Sent from my iPhone using Tapatalk
Standard 120/240V circuit breakers are not rated for 208 L-N circuit interruption, you would need a 277V single pole breaker.
 

ruxton.stanislaw

Senior Member
Location
Arkansas
Occupation
Laboratory Engineer
There is also the reason of how a connection like that does not utilise the transformers effectively. For a very small load, it would be okay, though anything more than a couple % of the transformer VA rating is not recommended.
 

tortuga

Code Historian
Location
Oregon
Occupation
Electrical Design
If its all in packaged equipment there are L-N rated '240V' din rail breakers, but besides that I would never use that 208 L-N, seems like it would not be a stable voltage.


I'd say we need more info:
Is it a open or full delta?
If say its open on your load calculation the B-N (Single phase 208V) load VA adds to both the A-B winding and the A-C winding.

Is it a customer owned or utility transformer?
Whats the calculated load?
What is the 208 single phase equipment?
 

tom baker

First Chief Moderator
Staff member
The straight rated breakers are rated to clear fault at 240v, more expensive and harder to find, please check on this so you know
Also there is a code section about breaker type for high leg systems
 

infinity

Moderator
Staff member
Location
New Jersey
Occupation
Journeyman Electrician
I believe that this is the section Tom mentioned.

240.83(E) Voltage Marking.
Circuit breakers shall be marked with a voltage rating not less than the nominal system voltage that is indicative of their capability to interrupt fault currents between phases or phase to ground.
240.85 Applications.
A circuit breaker with a straight voltage rating, such as 240V or 480V, shall be permitted to be applied in a circuit in which the nominal voltage between any two conductors does not exceed the circuit breaker’s voltage rating.
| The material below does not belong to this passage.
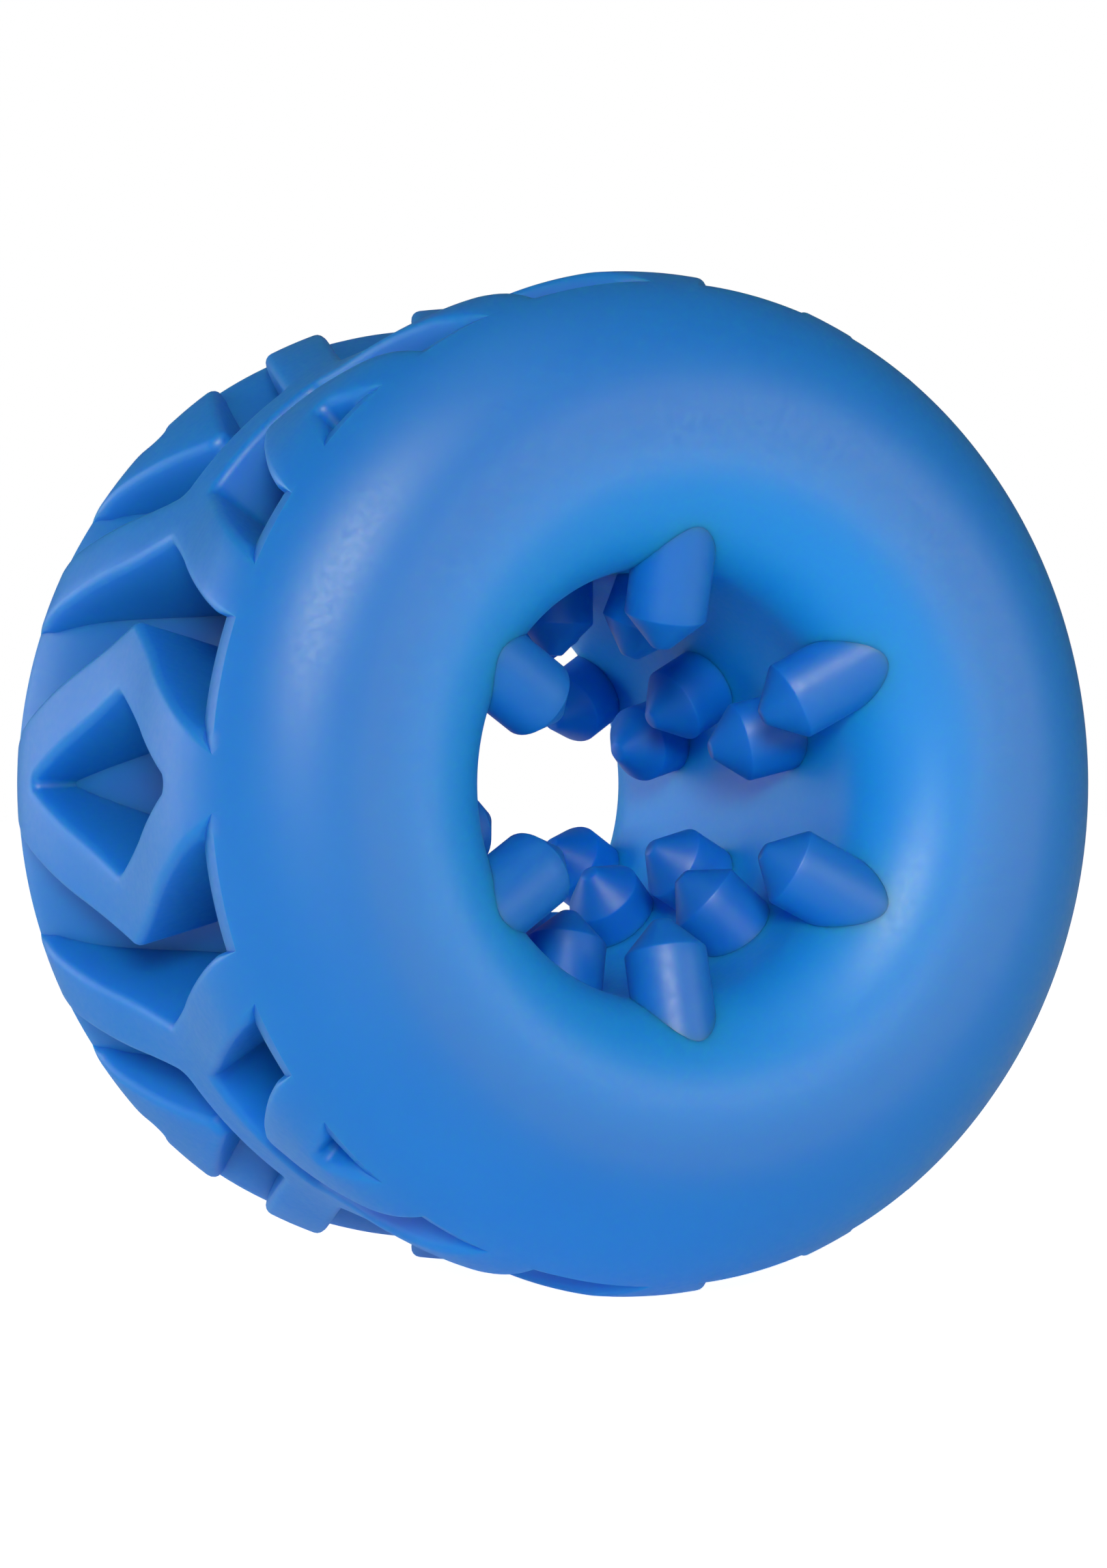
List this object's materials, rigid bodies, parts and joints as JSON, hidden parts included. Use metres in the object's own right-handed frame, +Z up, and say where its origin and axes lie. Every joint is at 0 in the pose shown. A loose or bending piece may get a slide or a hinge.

A two-pole circuit breaker shall not be used for protecting a 3-⁠phase, corner-grounded delta circuit unless the circuit breaker is marked 1φ–3φ to indicate such suitability. A circuit breaker with a slash rating, such as 120/240V or 480Y/277V, shall be permitted to be applied in a solidly grounded circuit where the nominal voltage of any conductor to ground does not exceed the lower of the two values of the circuit breaker’s voltage rating and the nominal voltage between any two conductors does not exceed the higher value of the circuit breaker’s voltage rating.
 
Standard 120/240V circuit breakers are not rated for 208 L-N circuit interruption, you would need a 277V single pole breaker.
Just to elaborate a bit, I am nearly certain no one makes a singe pole 240 rated plug on breaker. 2 poles are available (i.e for siemens its a R suffix, Q230R, for QO its an H suffix QO230H). All 3 pole breakers are straight rated. So to do this one would need one of the special 2 poles or a 3 pole, and the 2 poles are usually more expensive than the 3's. IF its a siemens true/bolt on panelboard, the BQD breakers are 277/480 slash rated so you could indeed get a single pole and they are the same form factor as the 240V bolt ons so will fit unlike some brands where the 240 vs 480 bolt ons are physically different.
 

don_resqcapt19

Moderator
Staff member
Location
Illinois
Occupation
retired electrician
Hello,

Im using a high leg delta panel in my design and I wanted to connect some 208V on the high leg phase and neutral.

The senior engineer whom Im working with discouraged me from using that 208V and the reasoning behind it was to get 208v from two hots and not from a hot and a neutral!!

Any explanation as to why is that?
You can't get 208 volts from two hots of a high leg delta. The line to line voltage for all combinations is 240 volts.